Speaking at a seminar in Beijing, Chen Deming rejected a contention by some U.S. economists that China's policy of keeping its currency artificially undervalued is largely responsible for running huge trade surpluses against the United States, the China Daily reported.
"China, of course, wants to buy more to balance trade, but it is a pity there are so many things that we cannot buy from the U.S.," Chen said in a China Daily report.
"The U.S. has set restrictions on exports three times, and it added several categories in 2007 such as computers, aerospace technology and digital machine tools," Chen said.
The minister predicted China's surging imports could create a trade deficit for March.
A yuan appreciation against major foreign currencies will not have much of an impact because China's exports have been growing at an annual rate of 20 percent for the past
three decades and that the yuan had cumulatively appreciated by 21 percent between 2005 and 2008, the minister said.

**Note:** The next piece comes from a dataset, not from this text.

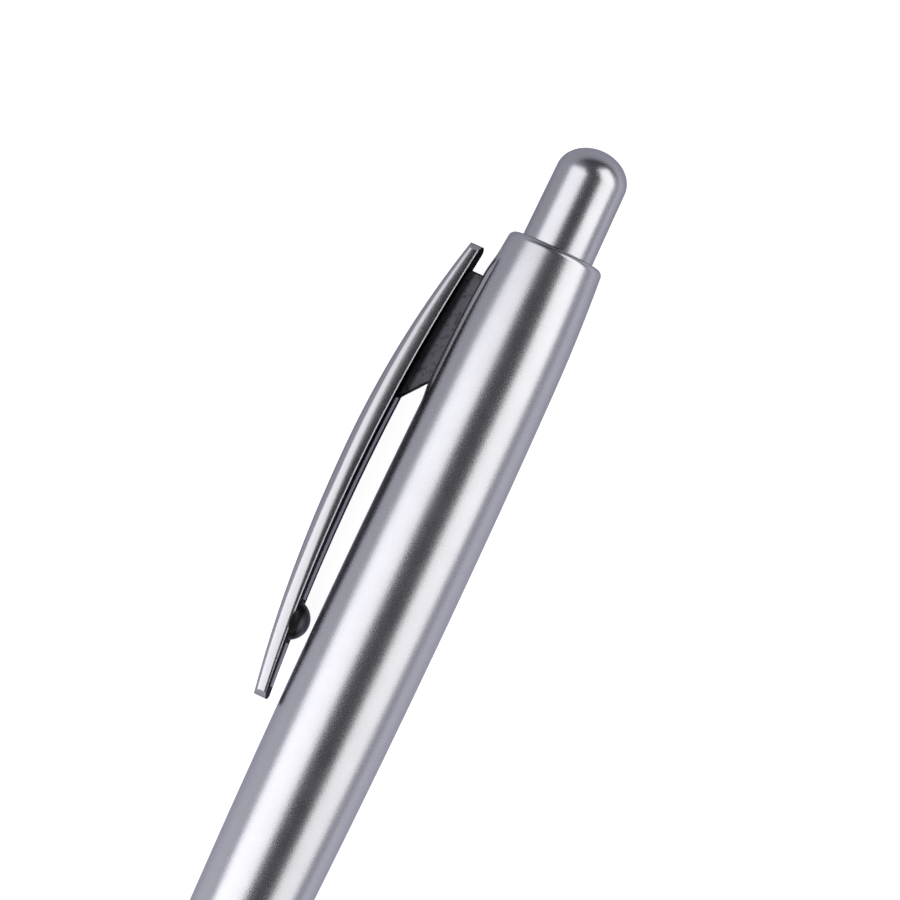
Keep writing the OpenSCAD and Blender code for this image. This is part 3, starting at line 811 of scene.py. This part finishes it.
def satinMetal(name, values):
    material, sheet = newMaterial(name)
    where = sheet.millimetres()
    cloud = sheet.speckle(where, surface["cloudScale"], 3.0)
    grain = sheet.speckle(where, surface["grainScale"], 4.0, 0.65)
    dust = sheet.speckle(where, surface["dustScale"], 1.0) > surface["dustLimit"]
    darker = [c * surface["cloudDarkness"] for c in values["colour"]]
    lighter = [min(1, c * surface["dustBrightness"]) for c in values["colour"]]
    colour = sheet.blend(cloud * surface["cloudShare"], values["colour"], darker)
    colour = sheet.blend(dust * surface["dustShare"], colour, lighter)
    if "dents" in values:
        dent = sheet.rise(sheet.speckle(where, surface["dentScale"]), *surface["dentSpan"])
        colour = sheet.blend(dent * values["dents"], colour, (0, 0, 0))
    # painted shade, darker towards the arm
    if "shade" in values:
        shade = paintedArmShade(sheet, where, values["shadeSpan"], values["shadeDrops"])
        colour = sheet.blend(shade * values["shade"], colour, (0, 0, 0))
    rough = values["rough"] + (cloud - 0.5) * surface["cloudRough"] + (grain - 0.5) * surface["grainRough"]
    bump = sheet.add("Bump", None, {
        "Strength": surface["grainBump"], "Distance": values["grain"] / 1000, "Height": grain,
    })
    sheet.finish(sheet.add("BsdfPrincipled", None, {
        "Base Color": colour, "Metallic": values.get("metal", 1.0), "Roughness": rough, "Normal": bump,
        "Specular Tint": values["edge"],
    }))
    return material


plastic = {
    "light": {"colour": (0.78, 0.78, 0.74), "rough": 0.42},
    "dark": {"colour": (0.035, 0.038, 0.045), "rough": 0.38},
    "tube": {"colour": (0.72, 0.74, 0.76), "rough": 0.25},
    "ink": {"colour": (0.01, 0.015, 0.12), "rough": 0.2},
    "grease": {"colour": (0.6, 0.48, 0.18), "rough": 0.15},
}
moulding = {
    # of every plastic; the scales are in patches a millimetre
    "cloudScale": 0.6,
    "cloudShare": 0.3,
    "cloudDarkness": 0.85,
    "cloudRough": 0.12,
    "grainScale": 7.0,
    "grainBump": 0.15,
    "grainHeight": 0.02,       # millimetres
}


def mouldedPlastic(name, values):
    material, sheet = newMaterial(name)
    where = sheet.millimetres()
    cloud = sheet.speckle(where, moulding["cloudScale"], 3.0)
    grain = sheet.speckle(where, moulding["grainScale"])
    darker = [c * moulding["cloudDarkness"] for c in values["colour"]]
    colour = sheet.blend(cloud * moulding["cloudShare"], values["colour"], darker)
    rough = values["rough"] + (cloud - 0.5) * moulding["cloudRough"]
    bump = sheet.add("Bump", None, {
        "Strength": moulding["grainBump"], "Distance": moulding["grainHeight"] / 1000, "Height": grain,
    })
    sheet.finish(sheet.add("BsdfPrincipled", None, {
        "Base Color": colour, "Roughness": rough, "Normal": bump, "IOR": 1.49,
    }))
    return material


finishes = {
    "barrel_metal": satinMetal("barrelSatin", satin["barrel"]),
    "clip_metal": satinMetal("clipSatin", satin["clip"]),
    "dark_metal": satinMetal("ballSteel", satin["ball"]),
    "light_plastic": mouldedPlastic("lightPlastic", plastic["light"]),
    "dark_plastic": mouldedPlastic("darkPlastic", plastic["dark"]),
    "refill_plastic": mouldedPlastic("tubePlastic", plastic["tube"]),
    "ink": mouldedPlastic("inkFill", plastic["ink"]),
    "follower_grease": mouldedPlastic("greaseFill", plastic["grease"]),
    "brass": satinMetal("turnedBrass", satin["brass"]),
    "spring_steel": satinMetal("springSteel", satin["spring"]),
}
ownPieces = (
    (barrelShell, "barrel_metal"), (lowerShell, "barrel_metal"), (noseShell, "barrel_metal"),
    (buttonCap, "barrel_metal"), (clipSolid, "clip_metal"), (clipBall, "dark_metal"),
    (springCoil, "spring_steel"),
)
for piece, slotName in ownPieces:
    piece.data.materials.append(finishes[slotName])
# the darker material with painted shade, for the web and the arm's underside
clipSolid.data.materials.append(satinMetal("webPaintedShade", satin["web"]))
for part in frame["record"]["subparts"]:
    solid = frame["nodes"][part["node"]]
    for materialSlot in solid.material_slots:
        materialSlot.material = finishes[part["material_slot"]]

print("setting up the table, the lamps and the camera")

studio = {
    # two soft panels, one on each side, which stand upright in the picture while the pen leans:
    # turns gives the degrees from straight up between which a panel stands, lean the degrees between
    # the pen and the panel seen from above, span where it begins and ends in metres up the picture,
    # and stops how its light changes from there to there
    "left": {
        "turns": (26.5, 88.0),
        "lean": 28.0,
        "span": (-0.5, 0.62),
        "stops": [(0.0, 0.98), (0.51, 1.0), (0.7, 0.86), (0.82, 0.64), (1.0, 0.5)],
        "radiance": 2.22,
        "colour": (1.0, 1.0, 1.0),
    },
    "right": {
        "turns": (20.0, 67.0),
        "lean": 20.0,
        "span": (-0.5, 0.62),
        "stops": [(0.0, 0.6), (0.2, 0.75), (0.38, 1.0), (1.0, 1.0)],
        "radiance": 2.1,
        "colour": (1.0, 0.995, 0.98),
    },
    "middle": (-0.05, 0.0),    # what they stand round
    "distance": 0.55,
    "horizon": (0.47, 0.47, 0.54),           # the surroundings that the metal mirrors
    "overhead": (0.058, 0.056, 0.072),
    "horizonHeights": (0.15, 0.9),           # between which it goes over into what is overhead
    "horizonAhead": (-0.9, -0.4),            # and along the pen: it fades out towards the button
}
table = {
    "halfSide": 6.0,           # metres
    "colour": 0.4,
    "glow": 0.9,               # its own light, as the camera sees it
    "mirrored": (0.50, 0.505, 0.60),         # and as the metal mirrors it
    # the darker glow towards the clip and the button is painted shade that the metal mirrors
    "mirroredShadeByClip": (0.12, 0.125, 0.18),   # which is darker towards the clip and the button
    "changeAlong": (1.0, 1.5, 0.0),
    "changeSpan": (-0.1, -0.01),             # where that begins and ends
}


def addPanel(name, sideways, values):
    lean = math.radians(values["lean"])
    ahead = Vector((-math.cos(lean), -math.sin(lean), 0))
    aside = Vector((math.sin(lean), -math.cos(lean), 0)) * sideways
    start, end = (math.radians(turn) for turn in values["turns"])
    away = aside * math.sin((start + end) / 2) + Vector((0, 0, math.cos((start + end) / 2)))
    middle = Vector((*studio["middle"], 0))
    width = 2 * studio["distance"] * math.tan((end - start) / 2)
    low, high = values["span"]
    lamp = bpy.data.lights.new(name, "AREA")
    lamp.shape, lamp.size, lamp.size_y = "RECTANGLE", high - low, width
    lamp.energy = values["radiance"] * math.pi * (high - low) * width
    lamp.use_nodes = True
    sheet = Sheet(lamp.node_tree)
    along = sheet.along(sheet.add("NewGeometry", out="Position"), ahead)
    share = (along - (middle.dot(ahead) + low)) * (1 / (high - low))
    stops = [(place, [level] * 3) for place, level in values["stops"]]
    shade = sheet.add("ValToRGB", {"stops": stops}, {0: share})
    light = sheet.blend(1.0, shade, values["colour"], "MULTIPLY")
    sheet.add("OutputLight", None, {"Surface": sheet.add("Emission", None, {"Color": light})})
    holder = bpy.data.objects.new(name, lamp)
    holder.location = middle + away * studio["distance"] + ahead * (low + high) / 2
    holder.rotation_euler = Matrix((ahead, away.cross(ahead), away)).transposed().to_euler()
    bpy.context.scene.collection.objects.link(holder)


addPanel("leftPanel", 1, studio["left"])
addPanel("rightPanel", -1, studio["right"])

world = bpy.data.worlds.new("studioRoom")
bpy.context.scene.world = world
world.use_nodes = True
sky = Sheet(world.node_tree)
direction = sky.add("TexCoord", out="Generated")
ahead = sky.add("SeparateXYZ", None, {0: direction}, "X")
height = sky.add("SeparateXYZ", None, {0: direction}, "Z")
low = 1 - sky.rise(height, *studio["horizonHeights"], "SMOOTHSTEP")
side = sky.rise(ahead, *studio["horizonAhead"], "SMOOTHSTEP")
room = sky.blend(low * side, studio["overhead"], studio["horizon"])
seen = sky.add("LightPath", out="Is Camera Ray")
background = sky.add("Background", None, {"Color": sky.blend(seen, room, (1, 1, 1))})
sky.add("OutputWorld", None, {"Surface": background})

far = table["halfSide"]
corners = [(-far, -far, 0), (far, -far, 0), (far, far, 0), (-far, far, 0)]
tableMesh = bpy.data.meshes.new("table")
tableMesh.from_pydata(corners, [], [(0, 1, 2, 3)])
tableTop = bpy.data.objects.new("table", tableMesh)
bpy.context.scene.collection.objects.link(tableTop)
tableMaterial, sheet = newMaterial("whiteTable")
direct = sheet.add("LightPath", out="Is Camera Ray")
glossy = sheet.add("LightPath", out="Is Glossy Ray")
through = sheet.add("LightPath", out="Is Transmission Ray")
# the glow that the metal mirrors is darker towards the clip and the button: painted shade in its
# reflections
share = sheet.rise(sheet.along(sheet.places(), table["changeAlong"]), *table["changeSpan"])
mirrored = sheet.blend(share, table["mirroredShadeByClip"], table["mirrored"])
glow = sheet.blend(glossy, [table["glow"]] * 3, mirrored)
paint = sheet.add("BsdfDiffuse", None, {"Color": [table["colour"]] * 3})
light = sheet.add("Emission", None, {"Color": sheet.blend(direct + glossy + through, (0, 0, 0), glow)})
sheet.finish(sheet.add("AddShader", None, {0: paint, 1: light}))
tableMesh.materials.append(tableMaterial)

view = {
    "tilt": 25.24,             # degrees by which the pen leans in the picture
    "clipTurn": 10.0,          # by which the clip is turned away from the camera
    "fromTip": 2.35,           # by which the camera stands towards the writing end
    "fromTop": 30.0,           # the picture's middle, from the top of the button
    "toClip": 1.08,            # and from the pen's axis
    "distance": 1.0,           # metres
    "pixelsPerMillimetre": 11.2,
    "pictureWidth": 900,
    "sensorWidth": 36.0,
    "farEnd": 20.0,            # metres, beyond which nothing shows
}
tilt, lean = math.radians(view["tilt"]), math.radians(view["fromTip"])
aside = math.radians(pen["roll"] - view["clipTurn"])
back = Vector((math.sin(lean), -math.cos(lean) * math.sin(aside), math.cos(lean) * math.cos(aside)))
buttonWay = Vector((-1, 0, 0))
towardsButton = (buttonWay - back * back.dot(buttonWay)).normalized()
towardsClip = back.cross(towardsButton)
right = towardsButton * math.sin(tilt) - towardsClip * math.cos(tilt)
up = towardsButton * math.cos(tilt) + towardsClip * math.sin(tilt)
target = Vector(seat((0, 0, pen["length"] - view["fromTop"]))[0]) + towardsClip * view["toClip"] / 1000
camera = bpy.data.objects.new("photoCamera", bpy.data.cameras.new("photoCamera"))
camera.data.sensor_width = view["sensorWidth"]
pictureWidth = view["pictureWidth"] / view["pixelsPerMillimetre"] / 1000   # metres of the scene
camera.data.lens = view["sensorWidth"] * view["distance"] / pictureWidth
camera.location = target + back * view["distance"]
camera.rotation_euler = Matrix((right, up, back)).transposed().to_euler()
camera.data.clip_end = view["farEnd"]
bpy.context.scene.collection.objects.link(camera)
bpy.context.scene.camera = camera
bpy.context.scene.view_settings.view_transform = "Standard"

print("finishing")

The U.S. administration of President Barack Obama has been critical of China's currency policy and Beijing is fighting to stop the U.S. Treasury Department from designating it as a currency manipulator since that would allow Washington to impose duties on Chinese imports.
China Daily quoted Chinese analysts as saying the Obama administration, facing mid-term Congressional elections this year and under pressure to create more jobs, has targeted the yuan to placate voters.